GUNS BLAZE, DOZEN HURT IN KKK RIOT
Police of Three Towns Unable to Restore Order in Massachusetts Battle
STATE TROOPS CALLED
Band of Klansmen Besieged in Cellar, Rescued From Mob of 500 Rioters
West Wood, Mass., Aug. 3. (AP)—Injury to a dozen or more persons, the wrecking of a farm house in the Islington district here, and the arrest of three men for carrying concealed weapons was the aftermath of the Ku Klux Klan’s first attempt to hold a meeting in the district since the state police stopped supplying guards for Klan gatherings.
Mob of Five Hundred
The meeting in a field of the Boston, Providence highway here yesterday, ended in a riot which the police of three towns were unable to quell.
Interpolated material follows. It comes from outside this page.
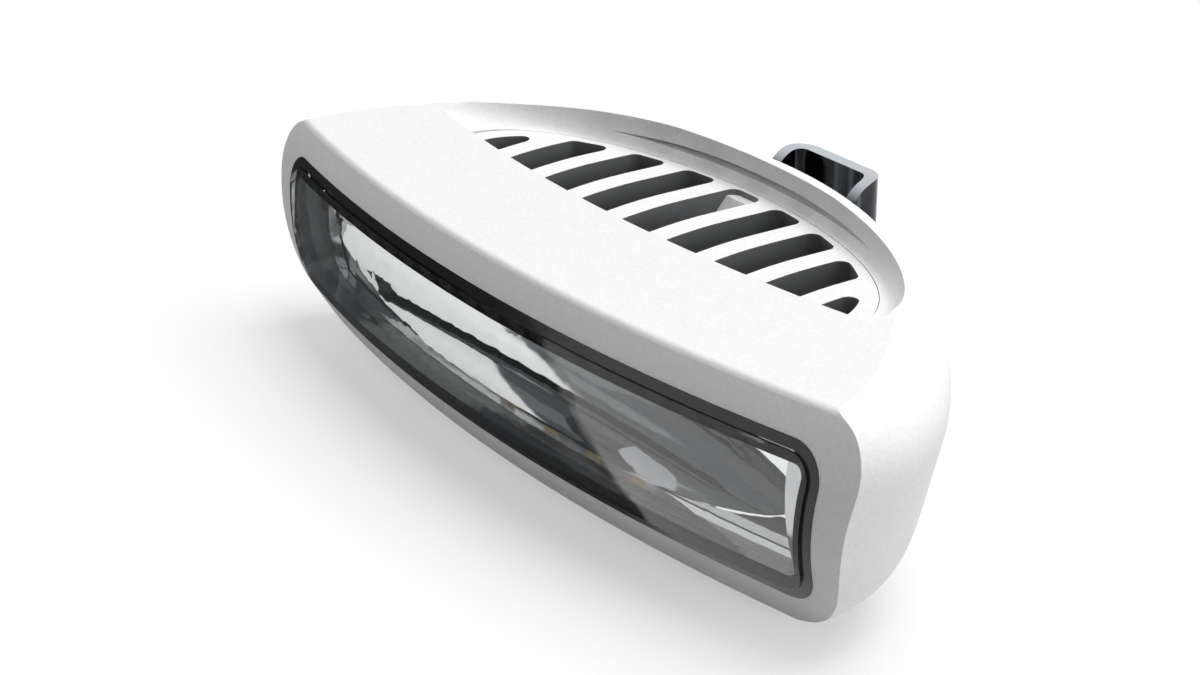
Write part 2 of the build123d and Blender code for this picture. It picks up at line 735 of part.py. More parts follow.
with BuildPart() as gland_cap:
    with BuildSketch(GLAND.offset(5.6)):
        RegularPolygon(8.6, 6)
    extrude(amount=6)
    with BuildSketch(GLAND.offset(11.6)):
        Circle(7)
    extrude(amount=2.4, taper=25)
    with BuildSketch(GLAND.offset(5.6)):
        Circle(GLAND_R)
    extrude(amount=4.9, mode=Mode.SUBTRACT)
    with BuildSketch(GLAND.offset(10)):
        Circle(3.4)
    extrude(amount=5, mode=Mode.SUBTRACT)
gland_cap.part.label = "gland_cap"
export_step(gland_cap.part, "parts/gland_cap.step")

# Breather plug in the base
with BuildPart() as vent_plug:
    with BuildSketch(TOP.offset(BEZEL_BOT)):
        with Locations(VENT_SPOT):
            Circle(VENT_R)
    extrude(amount=5.4)
    with BuildSketch(TOP.offset(BEZEL_BOT)):
        with Locations(VENT_SPOT):
            Circle(4.2)
    extrude(amount=-1.6, taper=12)
vent_plug.part.label = "vent_plug"
export_step(vent_plug.part, "parts/vent_plug.step")

# Pair of flanged bushes in the pivot lug
with BuildPart() as pivot_bushes:
    for side in (1, -1):
        with BuildSketch(PIVOT.offset(2 * side)):
            Circle(BUSH_R)
        extrude(amount=(LUG_W - 2) * side)
        with BuildSketch(PIVOT.offset(LUG_W * side)):
            Circle(BUSH_R + BUSH_FLANGE)
        extrude(amount=BUSH_FLANGE * side)
    with BuildSketch(PIVOT.offset(-12)):
        Circle(BOLT_R + 0.05)
    extrude(amount=24, mode=Mode.SUBTRACT)
pivot_bushes.part.label = "pivot_bushes"
export_step(pivot_bushes.part, "parts/pivot_bushes.step")

# Bracket: strap bent into a U, arms narrowed to the pivot
half = STRAP_W / 2
arm_front = -FACE_Y - 9.0   # front edge of the arms above the pivot
with BuildPart() as bracket:
    with BuildSketch(TOP.offset(PIVOT_Z - ARM_R)):
        with BuildLine():
            FilletPolyline((-half, 60), (-half, -FACE_Y), (half, -FACE_Y), (half, 60), radius=5)
            Line((half, 60), (half - STRAP_T, 60))
            FilletPolyline(
                (half - STRAP_T, 60),
                (half - STRAP_T, -FACE_Y - STRAP_T),
                (STRAP_T - half, -FACE_Y - STRAP_T),
                (STRAP_T - half, 60),
                radius=5 - STRAP_T,
            )
            Line((STRAP_T - half, 60), (-half, 60))
        make_face()
    extrude(amount=STRAP_TOP - PIVOT_Z + ARM_R)
    with BuildSketch(SIDE) as profile:
        with BuildLine():
            Polyline((-FACE_Y, STRAP_TOP), (-FACE_Y - 2, STRAP_TOP))
            RadiusArc((-FACE_Y - 2, STRAP_TOP), (arm_front, STRAP_TOP - 7), -7)
            Polyline(
                (arm_front, STRAP_TOP - 7),
                (arm_front, 6),
                (PIVOT_Y - 6.3, PIVOT_Z + 4.9),
                (PIVOT_Y, PIVOT_Z),
                (PIVOT_Y + 7.7, PIVOT_Z - 2.3),
                (-FACE_Y, 0),
                (-FACE_Y, STRAP_TOP),
            )
        make_face()
        with Locations((PIVOT_Y, PIVOT_Z)):
            Circle(ARM_R)
    extrude(amount=20, both=True, mode=Mode.INTERSECT)
    with BuildSketch(Plane.XZ):
        Circle(MOUNT_R)
    extrude(amount=6, both=True, mode=Mode.SUBTRACT)
    with BuildSketch(PIVOT):
        Circle(BOLT_R + 0.2)
    extrude(amount=20, both=True, mode=Mode.SUBTRACT)
bracket.part.label = "bracket"
export_step(bracket.part, "parts/bracket.step")

# Pivot bolt, its washers and the locking nut
with BuildPart() as pivot_bolt:
    with BuildSketch(PIVOT.offset(half + WASHER_T)):
        RegularPolygon(NUT_R, 6)
    extrude(amount=5.3)
    with BuildSketch(PIVOT.offset(half + WASHER_T)):
        Circle(BOLT_R)
    extrude(amount=-37.5)
pivot_bolt.part.label = "pivot_bolt"
export_step(pivot_bolt.part, "parts/pivot_bolt.step")

with BuildPart() as pivot_washers:
    for side in (1, -1):
        with BuildSketch(PIVOT.offset(half * side)):
            Circle(ARM_R)
            Circle(BOLT_R + 0.2, mode=Mode.SUBTRACT)
        extrude(amount=WASHER_T * side)
pivot_washers.part.label = "pivot_washers"
export_step(pivot_washers.part, "parts/pivot_washers.step")

with BuildPart() as lock_nut:
    with BuildSketch(PIVOT.offset(-half - WASHER_T)):
        RegularPolygon(NUT_R, 6)
    extrude(amount=-5.5)
    with BuildSketch(PIVOT.offset(-half - WASHER_T - 5.5)):
        Circle(6)
    extrude(amount=-2, taper=10)
    with BuildSketch(PIVOT.offset(-half)):
        Circle(BOLT_R)
    extrude(amount=-12, mode=Mode.SUBTRACT)
lock_nut.part.label = "lock_nut"
export_step(lock_nut.part, "parts/lock_nut.step")
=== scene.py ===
import math

import bpy
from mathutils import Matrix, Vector


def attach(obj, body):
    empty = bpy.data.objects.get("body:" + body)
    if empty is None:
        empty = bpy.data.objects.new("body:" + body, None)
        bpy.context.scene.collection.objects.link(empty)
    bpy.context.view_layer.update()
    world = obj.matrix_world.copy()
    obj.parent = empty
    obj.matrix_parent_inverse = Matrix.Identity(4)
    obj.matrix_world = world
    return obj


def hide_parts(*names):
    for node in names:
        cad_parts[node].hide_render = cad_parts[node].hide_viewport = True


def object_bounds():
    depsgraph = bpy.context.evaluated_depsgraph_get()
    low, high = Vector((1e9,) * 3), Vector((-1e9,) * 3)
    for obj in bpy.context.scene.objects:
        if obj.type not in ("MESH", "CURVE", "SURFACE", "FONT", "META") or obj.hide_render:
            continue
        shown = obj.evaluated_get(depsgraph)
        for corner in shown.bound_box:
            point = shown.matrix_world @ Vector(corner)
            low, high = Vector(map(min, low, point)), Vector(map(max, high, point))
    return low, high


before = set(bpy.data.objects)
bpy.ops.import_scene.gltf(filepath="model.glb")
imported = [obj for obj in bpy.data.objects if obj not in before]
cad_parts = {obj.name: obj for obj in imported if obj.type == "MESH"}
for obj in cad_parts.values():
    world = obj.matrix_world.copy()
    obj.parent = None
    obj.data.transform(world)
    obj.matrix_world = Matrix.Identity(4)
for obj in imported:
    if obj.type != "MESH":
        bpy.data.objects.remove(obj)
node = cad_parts
cad_low, cad_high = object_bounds()

# Camera at the photograph's place, in metres: high on the lamp's right, with a long lens.
# It looks straight along its own line of sight, with no roll.
EYE = Vector((0.35185, -0.29397, 0.16895))
EYE_AZIMUTH = math.radians(55.81)
EYE_HEIGHT = math.radians(23.04)
camera_data = bpy.data.cameras.new("camera")
camera_data.lens = 78
camera_data.sensor_width = 36
camera_data.clip_start = 0.01
camera = bpy.data.objects.new("camera", camera_data)
bpy.context.collection.objects.link(camera)
line_of_sight = Vector(
    (
        -math.sin(EYE_AZIMUTH) * math.cos(EYE_HEIGHT),
        math.cos(EYE_AZIMUTH) * math.cos(EYE_HEIGHT),
        -math.sin(EYE_HEIGHT),
    )
)
camera.location = EYE
camera.rotation_mode = "QUATERNION"
camera.rotation_quaternion = line_of_sight.to_track_quat("-Z", "Y")
bpy.context.scene.camera = camera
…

A mob of 500 anti-Klan sympathizers and three score Klansmen staged a pitched battle with fists, rocks and brick bats. Although fire arms were in evidence, no shots were fired.
Klansmen Escape
Most of the Klansmen escaped in their cars, but a few were bottled up on the south Stephen Illisleey where they huddled in the cellar while every window and much of the furniture disintegrated under a hail of rocks from the outside. Among those injured by flying missiles were Bernice Lee and May Wheeler of Waltham.
Disperse Mob
An appeal by West Wood town officials finally brought four state troopers from Framingham, who dispersed the crowd and escorted the besieged Klansmen to safety. They arrested three men, said to be Klansmen, on charges of carrying concealed weapons. The men were William G. Moore of Everett; Perly W. Libby, of Sudbury, and Roy Hall, son of the Sudbury police chief. Libby and Hall were captured two miles from the scene in a machine which contained a rifle and two revolvers, the police said.